I love that it fits with who you are as a company as well. Your customers appreciate clean waterways and a healthy environment, so here you are recycling, upcycling, and investing in renewable energy to ensure our lakes and rivers stay pristine.

Some of our readers may not know that you also own Barbarian Sportswear here in town.

Prior to us coming into the picture Barbarian was around for 31 years. There was a little bit of owner’s fatigue, and they were ready to sell the company so we brought it back to life.

Originally they made on-field rugby shirts, but those shirts morphed into fashion and school spirit wear. Now you can find rugby style shirts from high fashion labels, and shirts crested in every college and university spirit wear collection.

There are some synergies, being in a textile industry at both Salus and Barbarian. We’re always going back and forth, trading sewers, technology, and expertise. This has made both companies stronger.

Just like Salus, Barbarian wear is all made in Canada, and actually all the material is North American made.

That’s amazing. It’s not something you think of when you see someone sporting their university colours – that every component of that shirt is North American, and it’s locally made.

Circling back to our roots, we still supply on-field rugby equipment, but now it’s performance fabrics that those athletes are demanding.

The Barbarian brand is actually better known in Japan than we are here. We’re all over big fashion magazines. People recognize the Barbarian name, and want the English label for the cachet that brings.

Is there anything else you want people to know about solar, or the environmental ethos of Salus or Barbarian?

Our experience has been positive.

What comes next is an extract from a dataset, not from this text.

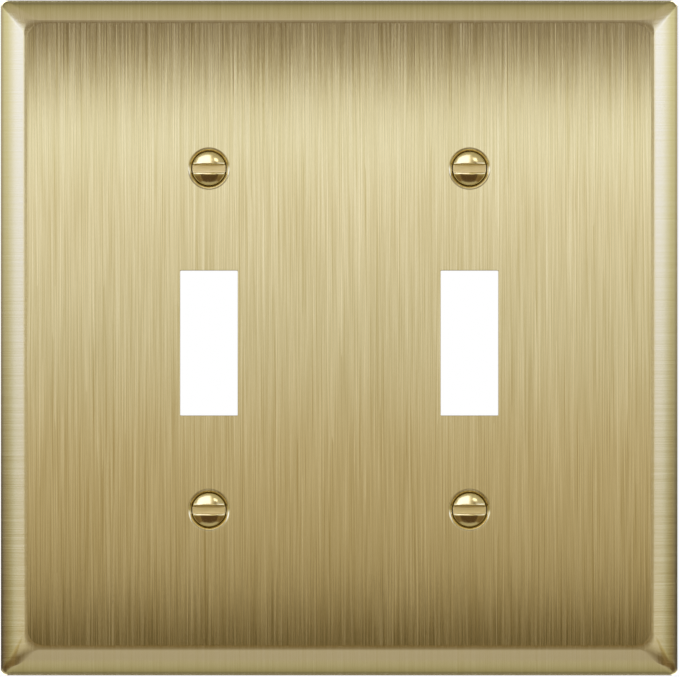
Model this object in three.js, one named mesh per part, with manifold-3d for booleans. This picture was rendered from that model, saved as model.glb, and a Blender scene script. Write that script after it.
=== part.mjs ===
// A two-gang wall plate for toggle switches: one drawn sheet-metal plate with a bevelled rim and two
// toggle openings, four slotted oval-head screws, and a fibre washer on each screw that keeps it captive.
//
// Millimetres, +Z up. The plate stands upright and faces -Y. The origin is the centre of its rear rim,
// which lies on the wall, so the wall is the plane y = 0 and the screws reach behind it.

import * as THREE from "three";
import { mergeVertices } from "three/addons/utils/BufferGeometryUtils.js";
import Module from "manifold-3d";

const wasm = await Module();
wasm.setup();

// ---- Driving dimensions ----

const PLATE_WIDTH = 119.7;
const PLATE_HEIGHT = 119.4;
const PLATE_DEPTH = 6.0;
const SHEET = 1.0;

const BEVEL_WIDTH = 4.25; // from the outside of the rim to the edge of the flat face
const BEVEL_SLOPE = THREE.MathUtils.degToRad(25); // the angle at which the bevel meets the face
const SKIRT_HEIGHT = 1.2; // the upright part of the rim that stands on the wall
const FACE_RISE = 0.65; // the face sits this much above the middle of the rim
const RIM_CORNER = 1.15; // corner radius of the rim, seen from the front
const FACE_CORNER = 2.8; // corner radius of the flat face

const GANG_SPACING = 46.04; // centre to centre of two switches in one box
const SCREW_SPACING = 60.33; // upper to lower screw of one switch
const SCREW_CENTRE = -0.23; // the middle of the four screws, against the middle of the rim
const OPENING_WIDTH = 10.15;
const OPENING_HEIGHT = 25.6;
const OPENING_CENTRE = -0.9;

const SINK_ANGLE = THREE.MathUtils.degToRad(41); // half of the 82 degree countersink
const SINK_RADIUS = 3.55; // where the countersink meets the face
const HOLE_RADIUS = 2.0;
const DIMPLE_DEPTH = 2.3; // from the face to the back of the pressed dimple

const SEAT_GAP = 0.12; // between the screw's cone and the countersink
const HEAD_RADIUS = 2.95;
const HEAD_LAND = 0.2; // the narrow band between the cone and the dome
const DOME_HEIGHT = 1.1;
const SLOT_WIDTH = 1.3;
const SLOT_DEPTH = 1.25;

const THREAD_PITCH = 25.4 / 32;
const THREAD_RADIUS = 3.505 / 2;
const THREAD_DEPTH = 0.61 * THREAD_PITCH;
const SCREW_LENGTH = 12.7; // from the widest part of the head to the tip
const TIP_CHAMFER = 0.5;

const WASHER_FRONT = -2.0;
const WASHER_THICKNESS = 0.8;
const WASHER_RADIUS = 4.75;
const WASHER_HOLE = 1.9;
const WASHER_SLIT = [0.4, 3.1]; // width, and how far it reaches from the centre

const FACE_Y = -PLATE_DEPTH;
const CORNER_STEPS = 3; // each quarter circle of the plate has twice as many sides
const BEVEL_STEPS = 6;
const HOLE_SIDES = 32;
const HEAD_SIDES = 24;
const DOME_STEPS = 5;
const THREAD_SIDES = 12;
const STEPS_PER_TURN = 4;
const PAST = 2; // how far a cutter reaches past what it cuts

// ---- Solids ----

// A closed geometry as a manifold-3d solid.
function solid(geometry) {
  const bare = geometry.clone();
  bare.deleteAttribute("normal");
  bare.deleteAttribute("uv");
  const merged = mergeVertices(bare, 1e-4);
  const vertProperties = merged.attributes.position.array;
  const triVerts = new Uint32Array(merged.index.array);
  return new wasm.Manifold(new wasm.Mesh({ numProp: 3, vertProperties, triVerts }));
}

function geometryOf(manifold) {
  const mesh = manifold.getMesh();
  const geometry = new THREE.BufferGeometry();
  geometry.setAttribute("position", new THREE.BufferAttribute(mesh.vertProperties, mesh.numProp));
  geometry.setIndex(new THREE.BufferAttribute(mesh.triVerts, 1));
  geometry.computeVertexNormals();
  return geometry;
}

// A solid of revolution about the Y axis, from a profile of [radius, y] given from the front to the back.
function turned(profile, sides) {
  return new THREE.LatheGeometry(
    profile.map(([radius, y]) => new THREE.Vector2(radius, y)),
    sides,
  );
}

function box([width, depth, height], [x, y, z]) {
  return new THREE.BoxGeometry(width, depth, height).translate(x, y, z);
}

// Joins rings of points, each with as many points as the next, into one closed skin with flat ends.
function loft(rings) {
  const count = rings[0].length;
  const positions = rings.flat().flatMap((point) => point.toArray());
  const flat = rings[0].map((point) => new THREE.Vector2(point.x, point.z));
  const end = THREE.ShapeUtils.triangulateShape(flat, []);
  const last = (rings.length - 1) * count;
  const index = [];
  for (const [a, b, c] of end) {
    index.push(a, c, b, last + a, last + b, last + c);
  }
  for (let ring = 0; ring + 1 < rings.length; ring += 1) {
    for (let i = 0; i < count; i += 1) {
      const here = ring * count + i;
      const next = ring * count + ((i + 1) % count);
      index.push(here, next, next + count, here, next + count, here + count);
    }
  }
  const geometry = new THREE.BufferGeometry();
  geometry.setAttribute("position", new THREE.Float32BufferAttribute(positions, 3));
  geometry.setIndex(index);
  return geometry;
}

// ---- The plate ----

// The rounded rectangle at a given inset from the rim. Its corners widen and its centre rises on the way
// from the rim to the face.
function plateRing(inset, y) {
  const share = inset / BEVEL_WIDTH;
  const radius = THREE.MathUtils.lerp(RIM_CORNER, FACE_CORNER, share);
  const rise = FACE_RISE * share;
  const x = PLATE_WIDTH / 2 - inset - radius;
  const z = PLATE_HEIGHT / 2 - inset - radius;
  const quarter = Math.PI / 2;
  const path = new THREE.Path();
  path.absarc(x, rise + z, radius, 0, quarter);
  path.absarc(-x, rise + z, radius, quarter, 2 * quarter);
  path.absarc(-x, rise - z, radius, 2 * quarter, 3 * quarter);
  path.absarc(x, rise - z, radius, 3 * quarter, 4 * quarter);
  return path.getPoints(CORNER_STEPS).map((point) => new THREE.Vector3(point.x, y, point.y));
}

// The skin of the plate, or of the hollow behind it: upright at the rim, then one curve to the face.
function plateSkin({ rearY, rimInset, faceInset, faceY }) {
  const curve = new THREE.QuadraticBezierCurve(
    new THREE.Vector2(rimInset, -SKIRT_HEIGHT),
    new THREE.Vector2(rimInset, faceY + (faceInset - rimInset) * Math.tan(BEVEL_SLOPE)),
    new THREE.Vector2(faceInset, faceY),
  );
  const bevel = curve.getPoints(BEVEL_STEPS).map((point) => plateRing(point.x, point.y));
  return loft([plateRing(rimInset, rearY), ...bevel]);
}

function screwPlaces() {
  const x = GANG_SPACING / 2;
  const upper = SCREW_CENTRE + SCREW_SPACING / 2;
  const lower = SCREW_CENTRE - SCREW_SPACING / 2;
  return [
    { name: "upper_left", x: -x, z: upper },
    { name: "upper_right", x, z: upper },
    { name: "lower_left", x: -x, z: lower },
    { name: "lower_right", x, z: lower },
  ];
}

// The metal that is pressed back round a screw hole.
function dimple() {
  const spread = SHEET / Math.cos(SINK_ANGLE);
  const back = FACE_Y + DIMPLE_DEPTH;
  const front = FACE_Y + SHEET / 2;
  const radiusAt = (y) => SINK_RADIUS + spread - (y - FACE_Y) * Math.tan(SINK_ANGLE);
  const profile = [
    [0, front],
    [radiusAt(front), front],
    [radiusAt(back), back],
    [0, back],
  ];
  return turned(profile, HOLE_SIDES);
}

function countersink() {
  const slope = Math.tan(SINK_ANGLE);
  const throat = FACE_Y + (SINK_RADIUS - HOLE_RADIUS) / slope;
  const behind = FACE_Y + DIMPLE_DEPTH + PAST;
  const profile = [
    [0, FACE_Y - PAST],
    [SINK_RADIUS + PAST * slope, FACE_Y - PAST],
    [HOLE_RADIUS, throat],
    [HOLE_RADIUS, behind],
    [0, behind],
  ];
  return turned(profile, HOLE_SIDES);
}

function wallPlate() {
  const outside = plateSkin({ rearY: 0, rimInset: 0, faceInset: BEVEL_WIDTH, faceY: FACE_Y });
  const hollow = plateSkin({
    rearY: PAST,
    rimInset: SHEET,
    faceInset: BEVEL_WIDTH + SHEET * Math.tan(BEVEL_SLOPE / 2),
    faceY: FACE_Y + SHEET,
  });
  let plate = solid(outside).subtract(solid(hollow));
  for (const { x, z } of screwPlaces()) {
    plate = plate.add(solid(dimple().translate(x, 0, z)));
    plate = plate.subtract(solid(countersink().translate(x, 0, z)));
  }
  const size = [OPENING_WIDTH, SHEET + 2 * PAST, OPENING_HEIGHT];
  for (const side of [-1, 1]) {
    const centre = [(side * GANG_SPACING) / 2, FACE_Y + SHEET / 2, OPENING_CENTRE];
    plate = plate.subtract(solid(box(size, centre)));
  }
  return geometryOf(plate);
}

// ---- The screws ----

const HEAD_CONE_Y = FACE_Y + (SINK_RADIUS - SEAT_GAP / Math.cos(SINK_ANGLE) - HEAD_RADIUS) / Math.tan(SINK_ANGLE);
const HEAD_RIM_Y = HEAD_CONE_Y - HEAD_LAND;
const NECK_Y = HEAD_CONE_Y + (HEAD_RADIUS - THREAD_RADIUS) / Math.tan(SINK_ANGLE);
const TIP_Y = HEAD_CONE_Y + SCREW_LENGTH;

// The oval head: a cone that seats in the countersink, a narrow land and a shallow dome.
function screwHead() {
  const domeRadius = (HEAD_RADIUS ** 2 + DOME_HEIGHT ** 2) / (2 * DOME_HEIGHT);
  const dome = [];
  for (let i = 0; i <= DOME_STEPS; i += 1) {
    const radius = HEAD_RADIUS * (i / DOME_STEPS);
    const sag = domeRadius - Math.sqrt(domeRadius ** 2 - radius ** 2);
    dome.push([radius, HEAD_RIM_Y - DOME_HEIGHT + sag]);
  }
  const profile = [
    ...dome,
    [HEAD_RADIUS, HEAD_CONE_Y],
    [THREAD_RADIUS, NECK_Y],
    [THREAD_RADIUS - THREAD_DEPTH, NECK_Y + THREAD_PITCH],
    [0, NECK_Y + THREAD_PITCH],
  ];
  return turned(profile, HEAD_SIDES);
}

// A right-hand thread: a cylinder whose radius rises and falls once in each pitch and turns with it.
function screwShank() {
  const start = NECK_Y;
  const steps = Math.round(((TIP_Y - start) / THREAD_PITCH) * STEPS_PER_TURN);
  const profile = [[0, start]];
  for (let i = 0; i <= steps; i += 1) {
    profile.push([1, THREE.MathUtils.lerp(start, TIP_Y, i / steps)]);
  }
  profile.push([0, TIP_Y]);
  const geometry = turned(profile, THREAD_SIDES);
  const places = geometry.attributes.position;
  const point = new THREE.Vector3();
  for (let i = 0; i < places.count; i += 1) {
    point.fromBufferAttribute(places, i);
    const across = Math.hypot(point.x, point.z);
    if (across < 0.5) continue; // the two ends on the axis
    const turns = Math.atan2(point.x, point.z) / (2 * Math.PI);
    const phase = THREE.MathUtils.euclideanModulo((point.y - start) / THREAD_PITCH - turns, 1);
    const groove = THREAD_DEPTH * Math.abs(2 * phase - 1);
    const chamfer = THREAD_RADIUS - TIP_CHAMFER + (TIP_Y - point.y);
    const radius = Math.min(THREAD_RADIUS - groove, chamfer);
    places.setXYZ(i, (point.x / across) * radius, point.y, (point.z / across) * radius);
  }
  return geometry;
}

function screw() {
  const top = HEAD_RIM_Y - DOME_HEIGHT;
  const slot = box([4 * HEAD_RADIUS, SLOT_DEPTH + PAST, SLOT_WIDTH], [0, top + (SLOT_DEPTH - PAST) / 2, 0]);
  return geometryOf(solid(screwHead()).add(solid(screwShank())).subtract(solid(slot)));
}

// ---- The washers that keep the screws captive ----

function retainingWasher() {
  const back = WASHER_FRONT + WASHER_THICKNESS;
  const disc = [
    [0, WASHER_FRONT],
    [WASHER_RADIUS, WASHER_FRONT],
    [WASHER_RADIUS, back],
    [0, back],
  ];
  const hole = [
    [0, WASHER_FRONT - PAST],
    [WASHER_HOLE, WASHER_FRONT - PAST],
    [WASHER_HOLE, back + PAST],
    [0, back + PAST],
  ];
  let washer = solid(turned(disc, HOLE_SIDES)).subtract(solid(turned(hole, HOLE_SIDES)));
  const [width, reach] = WASHER_SLIT;
  const depth = WASHER_THICKNESS + 2 * PAST;
  const centre = [0, WASHER_FRONT + WASHER_THICKNESS / 2, 0];
  washer = washer.subtract(solid(box([2 * reach, depth, width], centre)));
  washer = washer.subtract(solid(box([width, depth, 2 * reach], centre)));
  return geometryOf(washer);
}

// ---- The assembly ----

const brushedBrass = new THREE.MeshStandardMaterial({ color: 0xcbbb8a, roughness: 0.35, metalness: 1 });
const polishedBrass = new THREE.MeshStandardMaterial({ color: 0xd9c27a, roughness: 0.18, metalness: 1 });
const redFibre = new THREE.MeshStandardMaterial({ color: 0x7c3b2c, roughness: 0.85, metalness: 0 });

function piece(name, geometry, material, { x = 0, z = 0 } = {}) {
  const mesh = new THREE.Mesh(geometry, material);
  mesh.name = name;
  mesh.position.set(x, 0, z);
  return mesh;
}

const togglePlate = new THREE.Group();
togglePlate.add(piece("wall_plate", wallPlate(), brushedBrass));
for (const place of screwPlaces()) {
  togglePlate.add(piece(`${place.name}_screw`, screw(), polishedBrass, place));
  togglePlate.add(piece(`${place.name}_retaining_washer`, retainingWasher(), redFibre, place));
}

export default togglePlate;
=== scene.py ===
"""A two-gang toggle wall plate of brushed brass, its four slotted screws and their fibre washers.

Metres, +Z up. The plate faces -Y and its rear rim lies in the plane y = 0.
"""

import math

import bmesh
import bpy
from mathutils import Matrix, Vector


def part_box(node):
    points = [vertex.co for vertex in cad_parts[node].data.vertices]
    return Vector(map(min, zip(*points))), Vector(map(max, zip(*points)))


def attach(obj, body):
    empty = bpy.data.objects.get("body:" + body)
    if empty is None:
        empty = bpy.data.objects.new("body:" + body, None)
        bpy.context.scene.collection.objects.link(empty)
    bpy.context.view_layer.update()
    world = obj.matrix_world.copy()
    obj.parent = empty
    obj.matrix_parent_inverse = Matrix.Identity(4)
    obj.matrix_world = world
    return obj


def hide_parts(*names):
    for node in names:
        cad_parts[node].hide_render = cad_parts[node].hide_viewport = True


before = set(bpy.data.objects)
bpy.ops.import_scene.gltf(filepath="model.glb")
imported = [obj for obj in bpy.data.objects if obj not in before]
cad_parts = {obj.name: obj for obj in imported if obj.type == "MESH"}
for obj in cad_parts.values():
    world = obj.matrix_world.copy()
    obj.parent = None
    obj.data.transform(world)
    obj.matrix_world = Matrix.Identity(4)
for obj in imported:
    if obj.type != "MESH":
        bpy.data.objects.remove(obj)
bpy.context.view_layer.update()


# ---- Wall plate ----
# One piece of 1 mm brass sheet, drawn into a shallow pan with a bevelled rim. The screw holes are pressed
# back into countersunk dimples and the toggle openings are punched. The face is belt-brushed upwards, the
# bevels are brushed from the rim inwards, both are lacquered, and the back is left as rolled.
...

I can’t say I understand it all, but I’m very proud to have the system on our roof. Any time we have visitors I show them the inverters and point out the system. I like to show it off. If we can make a return in addition to that, it’s all positive.

Thank you to Steve Wager from Salus Marine Wear for sharing how the solar system built in partnership with CED Co-op is justone way their company is making an environmental impact, while producing highquality PFDs right here in Waterloo.